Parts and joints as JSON
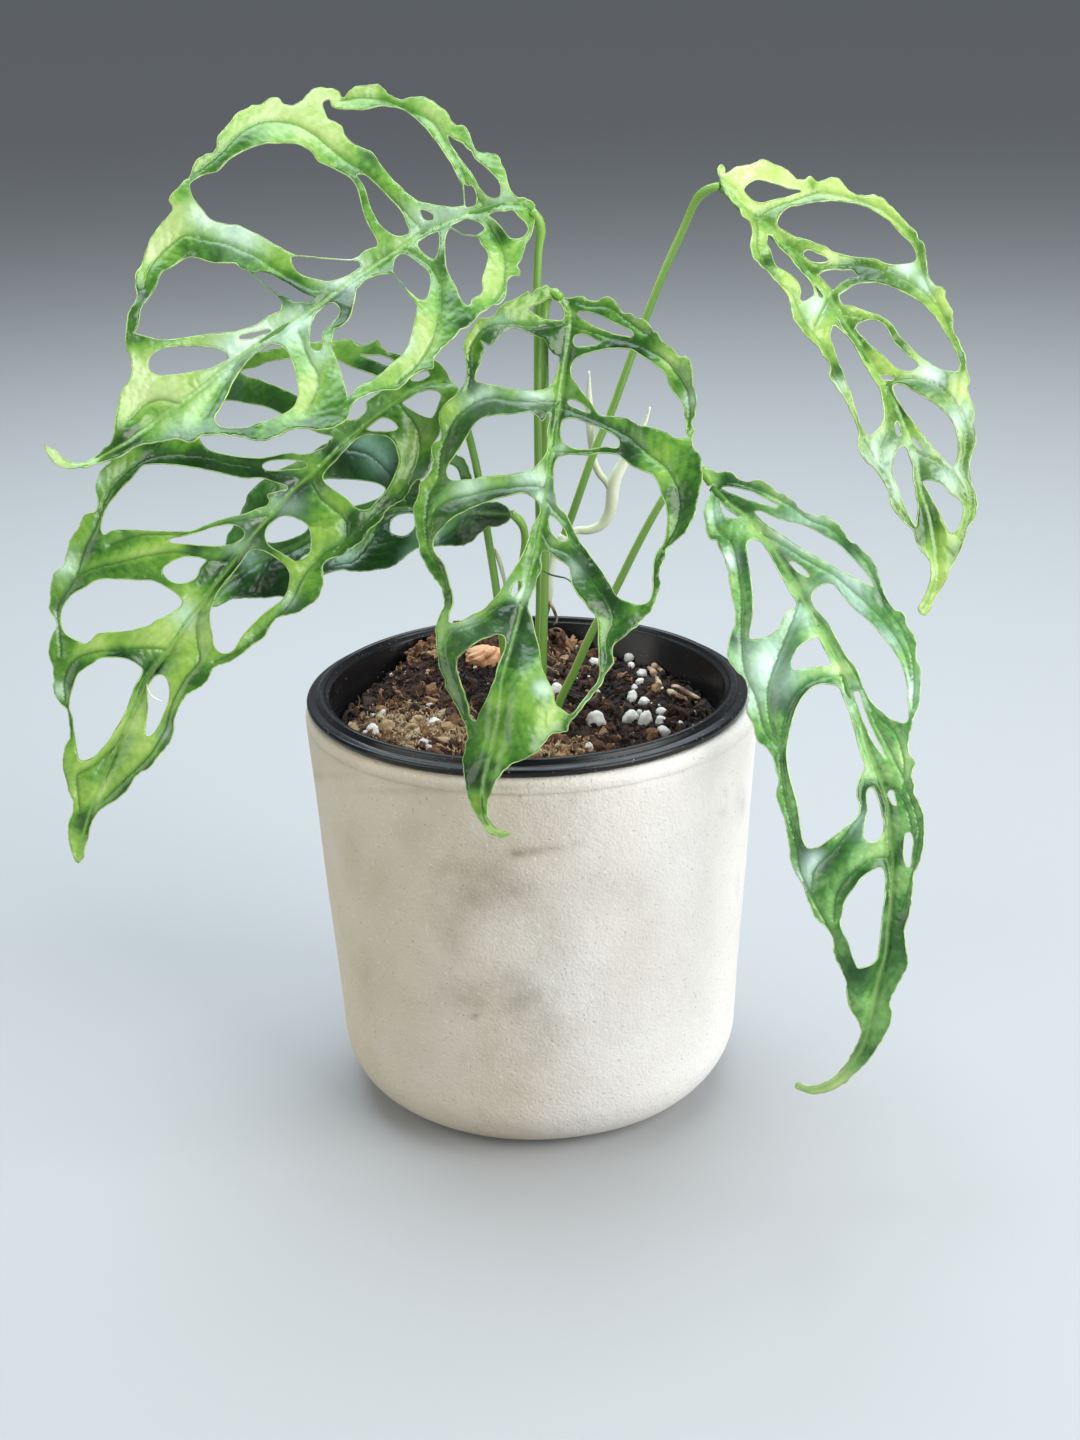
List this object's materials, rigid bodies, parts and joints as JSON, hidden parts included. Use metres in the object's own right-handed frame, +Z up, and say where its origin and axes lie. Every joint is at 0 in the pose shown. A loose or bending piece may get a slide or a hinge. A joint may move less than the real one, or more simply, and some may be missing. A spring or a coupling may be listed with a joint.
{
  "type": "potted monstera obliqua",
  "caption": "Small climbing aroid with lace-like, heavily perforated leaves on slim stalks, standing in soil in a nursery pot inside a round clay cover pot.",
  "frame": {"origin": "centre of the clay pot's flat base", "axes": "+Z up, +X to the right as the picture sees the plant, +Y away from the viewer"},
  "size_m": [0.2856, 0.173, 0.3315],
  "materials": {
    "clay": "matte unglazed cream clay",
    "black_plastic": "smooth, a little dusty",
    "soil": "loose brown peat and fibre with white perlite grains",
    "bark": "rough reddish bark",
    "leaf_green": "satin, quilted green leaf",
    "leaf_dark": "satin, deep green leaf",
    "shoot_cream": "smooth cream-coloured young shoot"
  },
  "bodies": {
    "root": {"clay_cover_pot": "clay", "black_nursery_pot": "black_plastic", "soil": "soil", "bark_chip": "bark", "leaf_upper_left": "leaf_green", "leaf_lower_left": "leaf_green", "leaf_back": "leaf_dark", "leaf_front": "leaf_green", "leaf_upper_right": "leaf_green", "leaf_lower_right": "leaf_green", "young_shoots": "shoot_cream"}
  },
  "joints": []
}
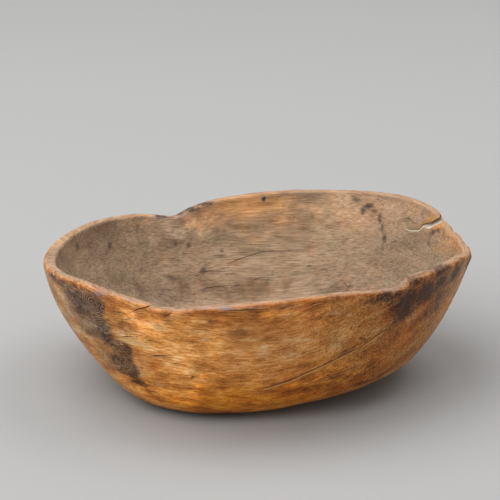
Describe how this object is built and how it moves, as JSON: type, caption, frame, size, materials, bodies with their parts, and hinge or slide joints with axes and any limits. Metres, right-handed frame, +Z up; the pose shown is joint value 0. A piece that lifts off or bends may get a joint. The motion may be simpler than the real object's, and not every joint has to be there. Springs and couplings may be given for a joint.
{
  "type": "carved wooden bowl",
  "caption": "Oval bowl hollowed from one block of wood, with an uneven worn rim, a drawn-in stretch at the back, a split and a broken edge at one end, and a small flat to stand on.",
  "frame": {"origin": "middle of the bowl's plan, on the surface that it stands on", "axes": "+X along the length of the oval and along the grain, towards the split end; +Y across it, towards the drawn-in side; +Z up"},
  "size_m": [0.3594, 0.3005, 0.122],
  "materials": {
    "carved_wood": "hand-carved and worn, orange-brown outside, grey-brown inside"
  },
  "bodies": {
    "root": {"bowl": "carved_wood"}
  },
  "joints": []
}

Task brief: Your task is to repeat every line exactly.

Final result:
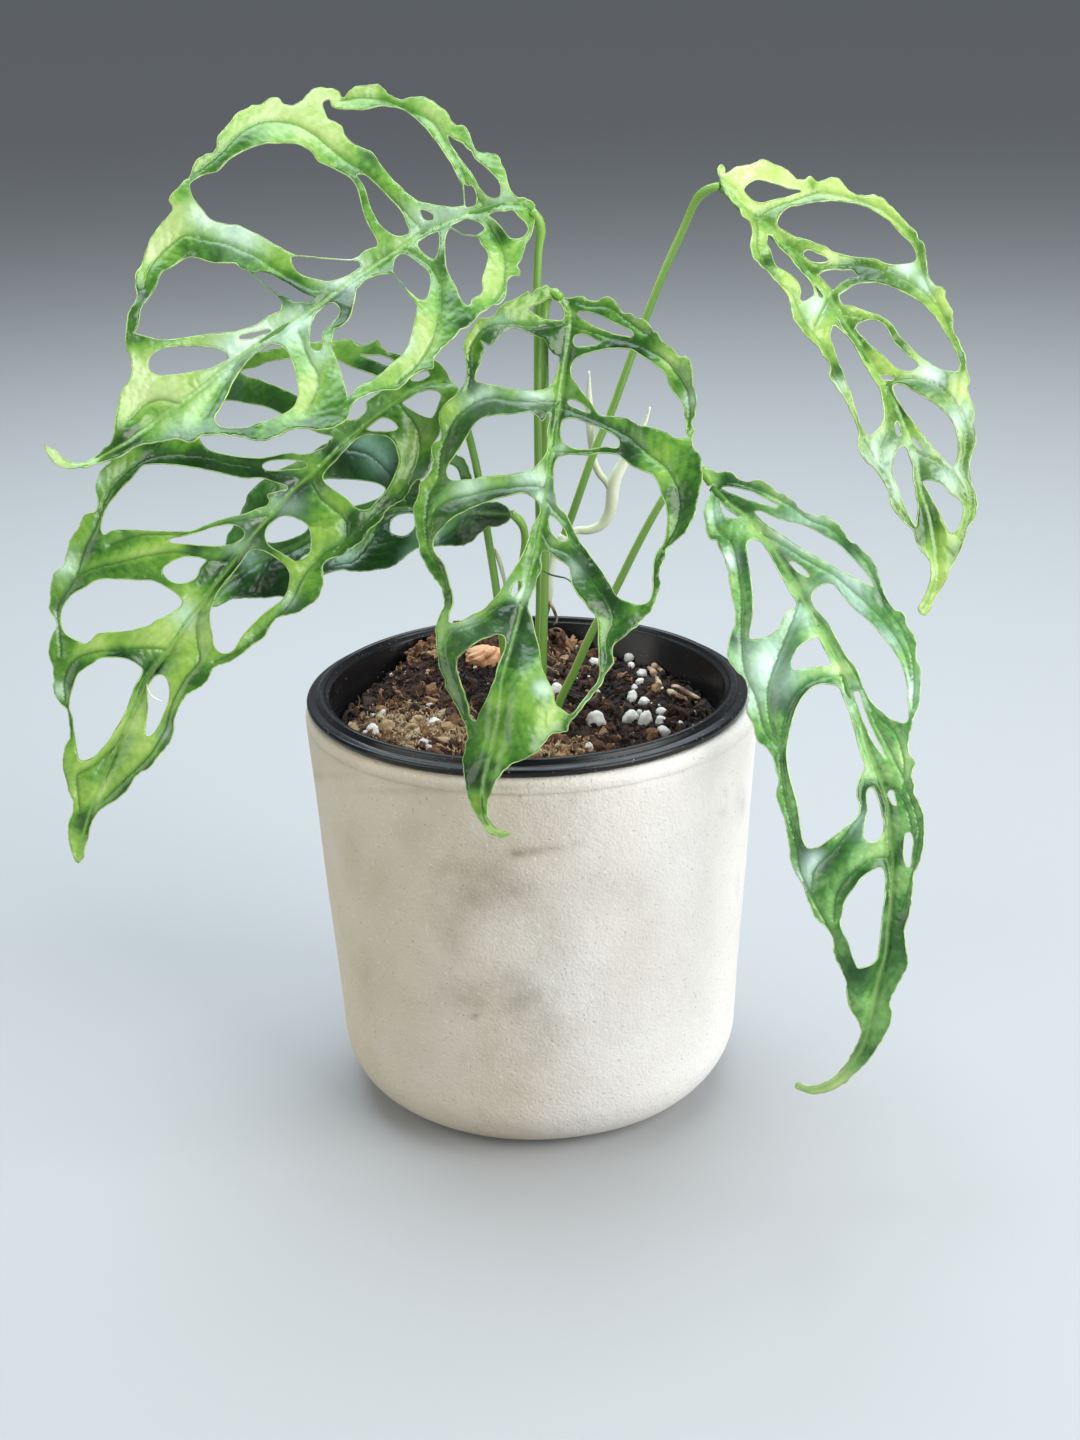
List this object's materials, rigid bodies, parts and joints as JSON, hidden parts included. Use metres in the object's own right-handed frame, +Z up, and say where its origin and axes lie. Every joint is at 0 in the pose shown. A loose or bending piece may get a slide or a hinge. A joint may move less than the real one, or more simply, and some may be missing. A spring or a coupling may be listed with a joint.
{
  "type": "potted monstera obliqua",
  "caption": "Small climbing aroid with lace-like, heavily perforated leaves on slim stalks, standing in soil in a nursery pot inside a round clay cover pot.",
  "frame": {"origin": "centre of the clay pot's flat base", "axes": "+Z up, +X to the right as the picture sees the plant, +Y away from the viewer"},
  "size_m": [0.2856, 0.173, 0.3315],
  "materials": {
    "clay": "matte unglazed cream clay",
    "black_plastic": "smooth, a little dusty",
    "soil": "loose brown peat and fibre with white perlite grains",
    "bark": "rough reddish bark",
    "leaf_green": "satin, quilted green leaf",
    "leaf_dark": "satin, deep green leaf",
    "shoot_cream": "smooth cream-coloured young shoot"
  },
  "bodies": {
    "root": {"clay_cover_pot": "clay", "black_nursery_pot": "black_plastic", "soil": "soil", "bark_chip": "bark", "leaf_upper_left": "leaf_green", "leaf_lower_left": "leaf_green", "leaf_back": "leaf_dark", "leaf_front": "leaf_green", "leaf_upper_right": "leaf_green", "leaf_lower_right": "leaf_green", "young_shoots": "shoot_cream"}
  },
  "joints": []
}
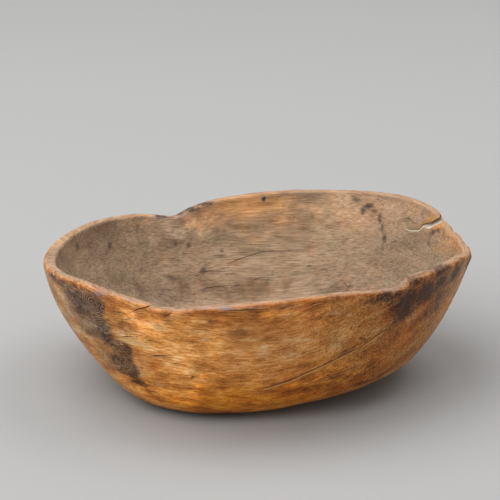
Describe how this object is built and how it moves, as JSON: type, caption, frame, size, materials, bodies with their parts, and hinge or slide joints with axes and any limits. Metres, right-handed frame, +Z up; the pose shown is joint value 0. A piece that lifts off or bends may get a joint. The motion may be simpler than the real object's, and not every joint has to be there. Springs and couplings may be given for a joint.
{
  "type": "carved wooden bowl",
  "caption": "Oval bowl hollowed from one block of wood, with an uneven worn rim, a drawn-in stretch at the back, a split and a broken edge at one end, and a small flat to stand on.",
  "frame": {"origin": "middle of the bowl's plan, on the surface that it stands on", "axes": "+X along the length of the oval and along the grain, towards the split end; +Y across it, towards the drawn-in side; +Z up"},
  "size_m": [0.3594, 0.3005, 0.122],
  "materials": {
    "carved_wood": "hand-carved and worn, orange-brown outside, grey-brown inside"
  },
  "bodies": {
    "root": {"bowl": "carved_wood"}
  },
  "joints": []
}